Using the data beneath this instruction, retype only the lines from the one that contains "out between them" down to the one that contains "import numpy as np", both included, exactly as they appear.

+++

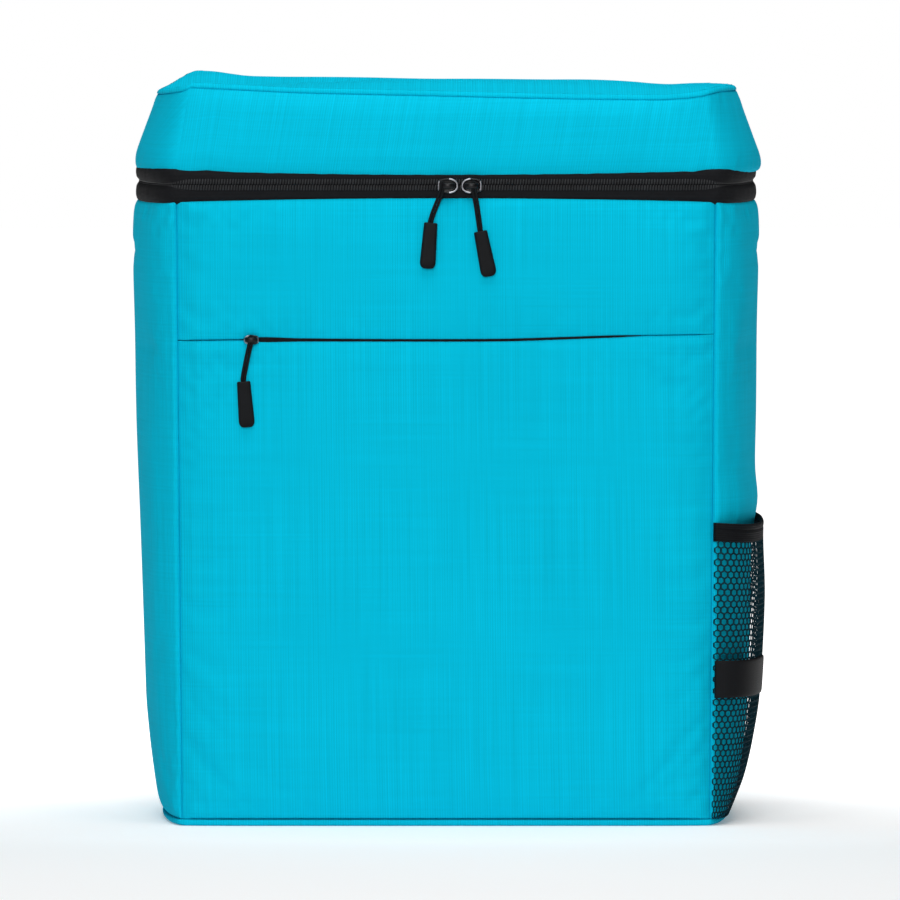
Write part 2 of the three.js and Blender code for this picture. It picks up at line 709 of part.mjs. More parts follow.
/** The flat faces of the coarse net: six-sided rings in staggered rows, and a whole edge. */
function netFaces(width, height) {
  const across = Math.round(width / NET_PITCH);
  const pitch = width / across;
  const corner = pitch / Math.sqrt(3);
  const holeShare = (pitch - NET_STRAND) / pitch;
  const rowPitch = 1.5 * corner;
  const rows = Math.floor((height - 2 * NET_MARGIN - corner / 2) / rowPitch);
  const first = (height - rowPitch * (rows - 1)) / 2;
  const faces = [];
  for (let row = 0; row < rows; row++) {
    const up = first + row * rowPitch;
    const staggered = row % 2;
    for (let i = 0; i < across - staggered; i++) {
      const centre = [(i + 0.5 + staggered / 2) * pitch, up];
      const ring = (share) =>
        steps(0, 2 * Math.PI, 6)
          .slice(0, -1)
          .map((a) => [centre[0] - share * corner * Math.sin(a), up + share * corner * Math.cos(a)]);
      const [cell, hole] = [ring(1), ring(holeShare)];
      cell.forEach((point, k) => {
        const next = (k + 1) % cell.length;
        faces.push([point, cell[next], hole[next], hole[k]]);
      });
    }
    if (staggered) {
      const [low, high] = [up - corner, up + corner];
      const [foot, head] = [up - corner / 2, up + corner / 2];
      faces.push([[0, low], [pitch / 2, foot], [pitch / 2, head], [0, high]]);
      faces.push([[width, high], [width - pitch / 2, head], [width - pitch / 2, foot], [width, low]]);
    }
  }
  const last = first + (rows - 1) * rowPitch;
  const peak = (step, staggered) => corner * (step % 2 === staggered ? 0.5 : 1);
  for (let step = 0; step < 2 * across; step++) {
    const [from, to] = [(step * pitch) / 2, ((step + 1) * pitch) / 2];
    const [lowFrom, lowTo] = [first - peak(step, 0), first - peak(step + 1, 0)];
    faces.push([[from, 0], [to, 0], [to, lowTo], [from, lowFrom]]);
    const odd = (rows - 1) % 2;
    const [highFrom, highTo] = [last + peak(step, odd), last + peak(step + 1, odd)];
    faces.push([[from, highFrom], [to, highTo], [to, height], [from, height]]);
  }
  return faces;
}

/** The coarse net: its flat faces bent round the side, with walls at every open edge. */
function netGeometry() {
  const width = netRuler[netRuler.length - 1].run;
  const faces = netFaces(width, NET_TOP - PANEL_FOOT);
  const points = [];
  const triangles = [];
  const put = ([along, up], layer) => {
    const level = PANEL_FOOT + up;
    const offset = NET_CLEARANCE + NET_THICK * layer;
    const place = blend(netRuler, "along", along, "run");
    points.push(sidePoint(place, level, netStand(level), offset));
    return points.length - 1;
  };
  const quad = (a, b, c, d) => triangles.push([a, b, c], [a, c, d]);
  const key = (a, b) => [...a, ...b].map((value) => Math.round(value * KEY_SCALE)).join(" ");
  const edges = new Map();
  for (const face of faces) {
    quad(...face.map((corner) => put(corner, 1)));
    quad(...face.map((corner) => put(corner, 0)).reverse());
    face.forEach((corner, i) => {
      const next = face[(i + 1) % face.length];
      edges.set(key(corner, next), [corner, next]);
    });
  }
  for (const [a, b] of edges.values()) {
    if (!edges.has(key(b, a))) {
      quad(put(b, 1), put(a, 1), put(a, 0), put(b, 0));
    }
  }
  return solid(points, triangles);
}
addPiece("mesh_pocket", netGeometry(), "net");

// Elastic along the net's top, and the label sewn into the front seam over the net
const sideStrip = (places, lowAt, height, stand, clear, thick) => {
  const grid = (offset) =>
    [0, 1].map((share) =>
      places.map((along) => {
        const level = lowAt(along) + share * height;
        return sidePoint(along, level, stand(level), offset);
      }),
    );
  return shell(grid(clear + thick), grid(clear));
};
const elasticFoot = (along) => NET_TOP + SEAM_GAP + ELASTIC_SAG * (along * along);
const elasticPlaces = steps(-1, 1, 18);
addPiece(
  "pocket_elastic",
  sideStrip(elasticPlaces, elasticFoot, ELASTIC_WIDTH, () => ELASTIC_STAND, NET_CLEARANCE, ELASTIC_THICK),
  "tape",
);
const labelPlaces = steps(-1, LABEL_TURN / 90 - 1, 8);
const labelClear = NET_CLEARANCE + NET_THICK + SEAM_GAP;
addPiece(
  "woven_label",
  sideStrip(labelPlaces, () => LABEL_FOOT, LABEL_WIDTH, netStand, labelClear, LABEL_THICK),
  "tape",
);

/** A flat band swept along a route, its width kept as near to the given direction as it can. */
function band(route, widths, thick, across, corner) {
  return loft(
    route.map((point, i) => {
      const ahead = route[Math.min(i + 1, route.length - 1)];
      const behind = route[Math.max(i - 1, 0)];
      const tangent = new THREE.Vector3().subVectors(ahead, behind).normalize();
      const side = across.clone().addScaledVector(tangent, -across.dot(tangent)).normalize();
      const face = new THREE.Vector3().crossVectors(tangent, side);
      const half = widths[i] / 2;
      const section = [
        [-half, -thick / 2 + corner],
        [-half + corner, -thick / 2],
        [half - corner, -thick / 2],
        [half, -thick / 2 + corner],
        [half, thick / 2 - corner],
        [half - corner, thick / 2],
        [-half + corner, thick / 2],
        [-half, thick / 2 - corner],
      ];
      return section.map(([s, f]) =>
        point.clone().addScaledVector(side, s).addScaledVector(face, f),
      );
    }),
  );
}

const ACROSS = new THREE.Vector3(1, 0, 0);
const STRAP_STEPS = 20;
for (const [side, sense] of [["left", -1], ["right", 1]]) {
  const strapAt = (share) =>
    new THREE.Vector3(
      sense * (STRAP_TOP_X + STRAP_SPREAD * blend(STRAP_ROWS, "aside", share, "down")),
      BACK_FACE + STRAP_THICK / 2 + STRAP_REACH * blend(STRAP_ROWS, "out", share, "down"),
      STRAP_TOP - STRAP_DROP * share,
    );
  const shares = steps(0, 1, STRAP_STEPS);
  const widths = shares.map((share) => STRAP_WIDTH * blend(STRAP_ROWS, "width", share, "down"));
  const strap = band(shares.map(strapAt), widths, STRAP_THICK, ACROSS, STRAP_THICK * 0.3);
  addPiece(`shoulder_strap_${side}`, strap, "cloth");

  // The adjuster continues the strap's lower end, and the webbing lies over it to the foot
  const end = strapAt(1);
  const fall = new THREE.Vector3().subVectors(end, strapAt(1 - 1 / STRAP_STEPS)).normalize();
  const outward = new THREE.Vector3().crossVectors(ACROSS, fall).normalize();
  const plate = new THREE.Shape();
  const halfWide = ADJUSTER_WIDTH / 2;
  plate.setFromPoints([
    new THREE.Vector2(-halfWide, 0),
    new THREE.Vector2(halfWide, 0),
    new THREE.Vector2(halfWide, ADJUSTER_LENGTH),
    new THREE.Vector2(-halfWide, ADJUSTER_LENGTH),
  ]);
  const slotHalf = (WEBBING_WIDTH + 2) / 2;
  for (const middle of [ADJUSTER_LENGTH * 0.3, ADJUSTER_LENGTH * 0.7]) {
    const [low, high] = [middle - ADJUSTER_SLOT / 2, middle + ADJUSTER_SLOT / 2];
    plate.holes.push(
      new THREE.Path([
        new THREE.Vector2(-slotHalf, low),
        new THREE.Vector2(slotHalf, low),
        new THREE.Vector2(slotHalf, high),
        new THREE.Vector2(-slotHalf, high),
      ]),
    );
  }
  const adjuster = new THREE.ExtrudeGeometry(plate, { depth: ADJUSTER_THICK, bevelEnabled: false });
  adjuster.translate(0, SEAM_GAP, -ADJUSTER_THICK / 2);
  const sideways = new THREE.Vector3().crossVectors(fall, outward).normalize();
  adjuster.applyMatrix4(new THREE.Matrix4().makeBasis(sideways, fall, outward).setPosition(end));
  addPiece(`adjuster_${side}`, adjuster, "plastic");

  const lift = ADJUSTER_THICK / 2 + SEAM_GAP + WEBBING_THICK / 2;
  const over = (distance) => end.clone().addScaledVector(fall, distance).addScaledVector(outward, lift);
  const foot = new THREE.Vector3(
    sense * (TOP_HALF_WIDTH - WEBBING_FOOT_INSET),
    BACK_FACE + WEBBING_THICK * 0.6,
    WEBBING_FOOT,
  );
  const footUp = foot.clone().add(new THREE.Vector3(0, 0, WEBBING_WIDTH / 2));
  const leave = over(ADJUSTER_LENGTH);
  const webRoute = [
    over(ADJUSTER_LENGTH * 0.2),
    ...steps(0, 1, 5).map((share) => leave.clone().lerp(footUp, share)),
    foot,
  ];
  const webWidths = webRoute.map(() => WEBBING_WIDTH);
  const webbing = band(webRoute, webWidths, WEBBING_THICK, ACROSS, WEBBING_THICK * 0.25);
  addPiece(`webbing_${side}`, webbing, "tape");
}

// Grab handle: a doubled band sewn flat at both ends, standing out between them
const handleRoute = steps(-1, 1, 20).map((share) => {
  const open = Math.max(0, 1 - (share / 0.78) ** 2);
  const out = HANDLE_REACH * open ** 0.75;
  const y = BACK_FACE + HANDLE_THICK / 2 + out;
  return new THREE.Vector3(HANDLE_HALF_LENGTH * share, y, HANDLE_LEVEL);
});
const UPWARD = new THREE.Vector3(0, 0, 1);
const handleWidths = handleRoute.map(() => WEBBING_WIDTH);
addPiece("grab_handle", band(handleRoute, handleWidths, HANDLE_THICK, UPWARD, HANDLE_THICK * 0.25), "tape");

export default pack;
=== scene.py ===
"""Cooler backpack: the cloth, zips, net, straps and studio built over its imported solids.

Shapes are worked out in millimetres with numpy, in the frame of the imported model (front towards
-Y, up +Z, the net pocket at +X), and are put into meshes in metres.
"""

from __future__ import annotations

import logging
import math
from dataclasses import dataclass, field, replace
from enum import Enum
from typing import Callable, Sequence

import bmesh
import bpy
import numpy as np
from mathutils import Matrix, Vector


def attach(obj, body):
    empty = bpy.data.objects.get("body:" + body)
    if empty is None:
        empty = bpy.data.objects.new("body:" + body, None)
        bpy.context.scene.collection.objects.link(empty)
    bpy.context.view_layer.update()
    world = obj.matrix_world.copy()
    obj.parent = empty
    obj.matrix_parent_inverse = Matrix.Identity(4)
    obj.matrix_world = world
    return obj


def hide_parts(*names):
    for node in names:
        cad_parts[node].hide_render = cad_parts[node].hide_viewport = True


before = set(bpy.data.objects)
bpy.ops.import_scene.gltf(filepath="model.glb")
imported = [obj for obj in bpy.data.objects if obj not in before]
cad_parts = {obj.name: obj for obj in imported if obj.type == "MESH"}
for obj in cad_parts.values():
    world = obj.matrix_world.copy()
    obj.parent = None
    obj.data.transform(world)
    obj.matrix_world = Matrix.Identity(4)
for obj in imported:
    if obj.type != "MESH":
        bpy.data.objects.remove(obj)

Array = np.ndarray
MM = 0.001
UP = np.array([0.0, 0.0, 1.0])
ACROSS = np.array([1.0, 0.0, 0.0])
log = logging.getLogger("cooler_backpack")


class Side(Enum):
    """A wall of the bag, going round with the front from left to right."""

    FRONT = "front"
    RIGHT = "right"
    BACK = "back"
    LEFT = "left"


# ---------------------------------------------------------------------------------------------
# Curves, grids and meshes
# ---------------------------------------------------------------------------------------------


def column_curve(at: Sequence[float], values: Sequence[float], share: Array) -> Array:
    """A smooth curve through one column of a table, with no overshoot between its rows.

    Cubic pieces whose slope at a row is the harmonic mean of the chords on both sides of it.

    Args:
        at: The rows' places, rising.
        values: The column's values at the rows.
        share: Where to read the curve.

    Returns:
        The curve's values, in the shape of share.
    """
    at, values = np.asarray(at, float), np.asarray(values, float)
    share = np.clip(share, at[0], at[-1])
    i = np.clip(np.searchsorted(at, share, side="left"), 1, len(at) - 1)
    chord = np.diff(values) / np.diff(at)
    both = chord[:-1] * chord[1:]
    total = np.where(both > 0, chord[:-1] + chord[1:], 1.0)
    inner = np.where(both > 0, 2 * both / total, 0.0)
    slope = np.concatenate([chord[:1], inner, chord[-1:]])
    span = at[i] - at[i - 1]
    t = (share - at[i - 1]) / span
    rise = values[i] - values[i - 1]
    bend = slope[i - 1] * t * (1 - t) ** 2 - slope[i] * t * t * (1 - t)
    return values[i - 1] + rise * t * t * (3 - 2 * t) + span * bend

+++

RIGHT ANSWER –
// Grab handle: a doubled band sewn flat at both ends, standing out between them
const handleRoute = steps(-1, 1, 20).map((share) => {
  const open = Math.max(0, 1 - (share / 0.78) ** 2);
  const out = HANDLE_REACH * open ** 0.75;
  const y = BACK_FACE + HANDLE_THICK / 2 + out;
  return new THREE.Vector3(HANDLE_HALF_LENGTH * share, y, HANDLE_LEVEL);
});
const UPWARD = new THREE.Vector3(0, 0, 1);
const handleWidths = handleRoute.map(() => WEBBING_WIDTH);
addPiece("grab_handle", band(handleRoute, handleWidths, HANDLE_THICK, UPWARD, HANDLE_THICK * 0.25), "tape");

export default pack;
=== scene.py ===
"""Cooler backpack: the cloth, zips, net, straps and studio built over its imported solids.

Shapes are worked out in millimetres with numpy, in the frame of the imported model (front towards
-Y, up +Z, the net pocket at +X), and are put into meshes in metres.
"""

from __future__ import annotations

import logging
import math
from dataclasses import dataclass, field, replace
from enum import Enum
from typing import Callable, Sequence

import bmesh
import bpy
import numpy as np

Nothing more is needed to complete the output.